**The problem**
Copy out the final stretch of the listing: the line that contains "List this object's" and all lines after it, exactly as they appear.

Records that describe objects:
━━━━
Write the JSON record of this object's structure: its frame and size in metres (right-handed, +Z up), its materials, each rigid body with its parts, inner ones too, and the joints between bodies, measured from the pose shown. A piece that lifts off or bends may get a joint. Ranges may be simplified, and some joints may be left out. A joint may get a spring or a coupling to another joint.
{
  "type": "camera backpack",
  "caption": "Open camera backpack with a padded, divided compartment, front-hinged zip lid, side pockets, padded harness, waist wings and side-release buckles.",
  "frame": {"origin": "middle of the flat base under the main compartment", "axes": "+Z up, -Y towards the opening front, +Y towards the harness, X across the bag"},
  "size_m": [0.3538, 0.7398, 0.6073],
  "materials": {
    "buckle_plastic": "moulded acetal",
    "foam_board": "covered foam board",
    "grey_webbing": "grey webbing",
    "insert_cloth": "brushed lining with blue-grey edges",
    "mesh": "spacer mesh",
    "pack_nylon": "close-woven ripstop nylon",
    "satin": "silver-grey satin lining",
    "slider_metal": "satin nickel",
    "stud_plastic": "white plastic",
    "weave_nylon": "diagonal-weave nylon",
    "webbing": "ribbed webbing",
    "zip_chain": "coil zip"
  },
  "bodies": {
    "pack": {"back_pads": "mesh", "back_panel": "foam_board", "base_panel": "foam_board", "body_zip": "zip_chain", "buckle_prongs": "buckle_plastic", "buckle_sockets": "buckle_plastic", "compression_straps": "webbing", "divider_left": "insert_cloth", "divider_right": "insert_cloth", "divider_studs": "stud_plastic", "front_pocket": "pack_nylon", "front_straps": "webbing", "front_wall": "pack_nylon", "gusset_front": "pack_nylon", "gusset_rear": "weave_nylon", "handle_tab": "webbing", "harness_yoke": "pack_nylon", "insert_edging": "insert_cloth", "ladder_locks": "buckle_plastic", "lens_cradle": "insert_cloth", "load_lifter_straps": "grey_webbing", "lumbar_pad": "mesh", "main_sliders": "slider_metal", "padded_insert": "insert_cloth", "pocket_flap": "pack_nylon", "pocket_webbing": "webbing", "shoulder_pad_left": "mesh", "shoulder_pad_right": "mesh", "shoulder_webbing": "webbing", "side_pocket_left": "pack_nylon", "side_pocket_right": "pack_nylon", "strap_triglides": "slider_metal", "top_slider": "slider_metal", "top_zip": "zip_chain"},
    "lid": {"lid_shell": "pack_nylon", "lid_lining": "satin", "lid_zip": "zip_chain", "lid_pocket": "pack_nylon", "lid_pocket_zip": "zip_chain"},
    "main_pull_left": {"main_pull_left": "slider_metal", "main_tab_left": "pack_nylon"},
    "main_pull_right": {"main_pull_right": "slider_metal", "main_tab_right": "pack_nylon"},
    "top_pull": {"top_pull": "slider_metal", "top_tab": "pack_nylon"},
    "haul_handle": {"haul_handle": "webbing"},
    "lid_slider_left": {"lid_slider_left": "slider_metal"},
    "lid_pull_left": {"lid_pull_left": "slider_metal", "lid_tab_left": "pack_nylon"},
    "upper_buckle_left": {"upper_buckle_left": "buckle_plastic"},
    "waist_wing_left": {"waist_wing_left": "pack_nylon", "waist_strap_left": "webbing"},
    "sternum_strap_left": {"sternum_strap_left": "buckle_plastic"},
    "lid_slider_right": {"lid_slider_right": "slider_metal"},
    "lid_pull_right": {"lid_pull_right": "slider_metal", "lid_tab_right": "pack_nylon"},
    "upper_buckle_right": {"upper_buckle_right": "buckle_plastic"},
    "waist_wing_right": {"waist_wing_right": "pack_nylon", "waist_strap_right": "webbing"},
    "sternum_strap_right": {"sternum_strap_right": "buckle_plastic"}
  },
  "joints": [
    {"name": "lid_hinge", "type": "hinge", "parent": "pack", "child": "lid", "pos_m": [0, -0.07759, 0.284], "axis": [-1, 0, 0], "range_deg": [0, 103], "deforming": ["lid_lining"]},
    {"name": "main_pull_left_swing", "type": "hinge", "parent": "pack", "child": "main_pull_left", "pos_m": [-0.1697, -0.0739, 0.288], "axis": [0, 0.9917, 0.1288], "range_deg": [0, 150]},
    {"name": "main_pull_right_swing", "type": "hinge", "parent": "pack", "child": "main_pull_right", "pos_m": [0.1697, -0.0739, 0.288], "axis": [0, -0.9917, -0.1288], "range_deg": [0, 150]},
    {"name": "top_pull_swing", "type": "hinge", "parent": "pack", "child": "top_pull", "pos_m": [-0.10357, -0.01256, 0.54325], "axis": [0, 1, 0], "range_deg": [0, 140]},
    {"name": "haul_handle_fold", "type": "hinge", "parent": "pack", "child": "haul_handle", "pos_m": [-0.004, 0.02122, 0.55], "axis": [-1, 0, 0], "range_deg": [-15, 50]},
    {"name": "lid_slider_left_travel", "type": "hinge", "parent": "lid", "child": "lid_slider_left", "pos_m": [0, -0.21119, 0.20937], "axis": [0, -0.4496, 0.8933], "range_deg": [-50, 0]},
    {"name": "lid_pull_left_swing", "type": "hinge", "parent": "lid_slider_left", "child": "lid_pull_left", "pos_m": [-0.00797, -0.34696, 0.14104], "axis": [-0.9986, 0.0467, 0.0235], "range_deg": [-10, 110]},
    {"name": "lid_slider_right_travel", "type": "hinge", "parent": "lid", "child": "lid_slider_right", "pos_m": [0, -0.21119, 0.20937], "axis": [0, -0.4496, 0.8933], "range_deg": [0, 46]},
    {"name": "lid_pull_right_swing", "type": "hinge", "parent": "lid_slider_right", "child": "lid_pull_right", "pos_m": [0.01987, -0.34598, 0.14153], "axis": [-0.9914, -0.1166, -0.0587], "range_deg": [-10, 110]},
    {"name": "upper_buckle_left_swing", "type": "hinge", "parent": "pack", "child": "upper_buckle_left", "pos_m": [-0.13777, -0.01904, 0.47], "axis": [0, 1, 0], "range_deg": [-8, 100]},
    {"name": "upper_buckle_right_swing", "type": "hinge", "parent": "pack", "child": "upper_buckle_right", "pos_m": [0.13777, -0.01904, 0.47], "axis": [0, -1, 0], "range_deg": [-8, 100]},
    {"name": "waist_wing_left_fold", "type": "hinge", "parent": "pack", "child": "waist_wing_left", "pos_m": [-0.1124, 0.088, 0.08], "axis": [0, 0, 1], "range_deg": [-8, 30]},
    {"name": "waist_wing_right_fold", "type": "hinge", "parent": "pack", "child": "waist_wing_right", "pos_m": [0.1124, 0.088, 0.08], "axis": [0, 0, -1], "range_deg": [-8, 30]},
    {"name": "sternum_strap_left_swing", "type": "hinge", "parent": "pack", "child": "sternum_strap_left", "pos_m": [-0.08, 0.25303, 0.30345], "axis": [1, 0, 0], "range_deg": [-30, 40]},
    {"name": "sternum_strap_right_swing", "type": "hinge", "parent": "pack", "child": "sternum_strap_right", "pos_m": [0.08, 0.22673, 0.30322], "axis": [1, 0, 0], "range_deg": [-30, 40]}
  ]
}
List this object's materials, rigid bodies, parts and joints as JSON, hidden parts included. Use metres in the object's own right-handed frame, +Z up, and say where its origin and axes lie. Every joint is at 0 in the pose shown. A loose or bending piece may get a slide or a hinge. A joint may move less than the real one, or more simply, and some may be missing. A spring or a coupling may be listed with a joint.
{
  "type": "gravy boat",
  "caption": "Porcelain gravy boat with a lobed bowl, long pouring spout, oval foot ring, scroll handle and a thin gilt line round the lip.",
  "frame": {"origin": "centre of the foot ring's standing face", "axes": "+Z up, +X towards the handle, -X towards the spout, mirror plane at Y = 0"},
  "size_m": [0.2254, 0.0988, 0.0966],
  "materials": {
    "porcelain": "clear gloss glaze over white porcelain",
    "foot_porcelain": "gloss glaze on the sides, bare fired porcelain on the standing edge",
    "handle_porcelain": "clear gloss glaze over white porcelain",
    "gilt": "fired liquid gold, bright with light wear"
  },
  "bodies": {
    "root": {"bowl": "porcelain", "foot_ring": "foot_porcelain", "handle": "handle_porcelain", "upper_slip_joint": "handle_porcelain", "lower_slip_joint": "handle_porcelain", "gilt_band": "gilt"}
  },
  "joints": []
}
━━━━
**Answer for the task**
List this object's materials, rigid bodies, parts and joints as JSON, hidden parts included. Use metres in the object's own right-handed frame, +Z up, and say where its origin and axes lie. Every joint is at 0 in the pose shown. A loose or bending piece may get a slide or a hinge. A joint may move less than the real one, or more simply, and some may be missing. A spring or a coupling may be listed with a joint.
{
  "type": "gravy boat",
  "caption": "Porcelain gravy boat with a lobed bowl, long pouring spout, oval foot ring, scroll handle and a thin gilt line round the lip.",
  "frame": {"origin": "centre of the foot ring's standing face", "axes": "+Z up, +X towards the handle, -X towards the spout, mirror plane at Y = 0"},
  "size_m": [0.2254, 0.0988, 0.0966],
  "materials": {
    "porcelain": "clear gloss glaze over white porcelain",
    "foot_porcelain": "gloss glaze on the sides, bare fired porcelain on the standing edge",
    "handle_porcelain": "clear gloss glaze over white porcelain",
    "gilt": "fired liquid gold, bright with light wear"
  },
  "bodies": {
    "root": {"bowl": "porcelain", "foot_ring": "foot_porcelain", "handle": "handle_porcelain", "upper_slip_joint": "handle_porcelain", "lower_slip_joint": "handle_porcelain", "gilt_band": "gilt"}
  },
  "joints": []
}